Doli menjelaskan bahwa selama pembahasan Undang-Undang Nomor 20 Tahun 2023 tentang ASN (periode 2019-2024), ada tiga isu krusial: penyelesaian nasib tenaga honorer, modernisasi birokrasi melalui digitalisasi, dan nasib lembaga pengawas ASN seperti KASN.
Baca juga:
Saat itu, mayoritas anggota Komisi II berharap KASN tetap dipertahankan karena perannya melindungi ASN dari kesewenang-wenangan atau politisasi jabatan. Namun, Pemerintah lebih memilih menghapus KASN, dan fungsi pengawasan dialihkan kepada Kementerian PAN-RB dan BKN.
Dengan adanya putusan MK ini, Doli menilai perlu dicari formulasi baru yang menjamin efektivitas lembaga pengawas tanpa menambah beban birokrasi.
“Nanti dalam revisi UU ASN, kita perlu mencari formula yang tepat. Satu sisi, pengawasan independen harus ada, tapi di sisi lain jangan sampai justru menambah tumpang tindih birokrasi atau menyulitkan pemerintah daerah dalam mengambil kebijakan terkait ASN,” ungkapnya.
Meredakan Kontroversi P3K dan Honorer
Selain isu pengawasan ASN, Doli juga menyinggung pro dan kontra mengenai usulan alih status Pegawai Pemerintah dengan Perjanjian Kerja (PPPK) menjadi Pegawai Negeri Sipil (PNS) tanpa tes.
Menurut Doli, UU ASN telah memberikan dasar hukum yang jelas untuk penyelesaian masalah tenaga honorer. Namun, Pemerintah belum juga menerbitkan Peraturan Pemerintah (PP) sebagai aturan pelaksana, padahal batas waktu penerbitan adalah enam bulan setelah UU disahkan.
Baca juga:
Pengamat Nilai RUU ASN Hambat Otonomi, Berpotensi Munculkan Konflik Pemerintah Pusat dan Daerah
UU ASN membagi ASN menjadi PNS dan PPPK (penuh waktu dan paruh waktu). Harapannya, tenaga honorer dapat masuk kategori PPPK, terutama bagi mereka yang sudah bekerja puluhan tahun dan terbentur batas usia PNS.

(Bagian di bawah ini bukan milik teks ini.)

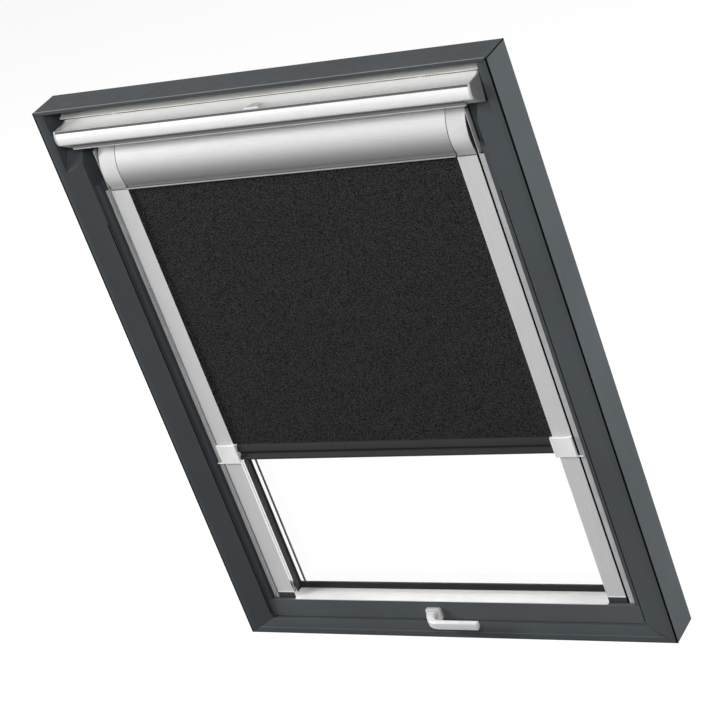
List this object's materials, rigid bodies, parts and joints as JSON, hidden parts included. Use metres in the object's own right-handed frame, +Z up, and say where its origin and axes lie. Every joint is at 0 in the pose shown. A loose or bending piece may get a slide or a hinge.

Doli sepakat bahwa seleksi tetap diperlukan untuk menjamin kualitas ASN, tetapi mekanisme seleksi harus disesuaikan agar lebih realistis dan inklusif bagi tenaga honorer yang telah mengabdi lama. Ia menambahkan, PPPK paruh waktu menjadi solusi sementara untuk mengakomodasi keterbatasan anggaran pemerintah terkait formasi ASN.
“Revisi UU ASN ke depan harus komprehensif. Kita ingin birokrasi yang modern, bersih, dan netral. Pengawasan independen harus ada, tenaga honorer harus punya kepastian, dan pelayanan publik harus semakin efisien,” tutupnya.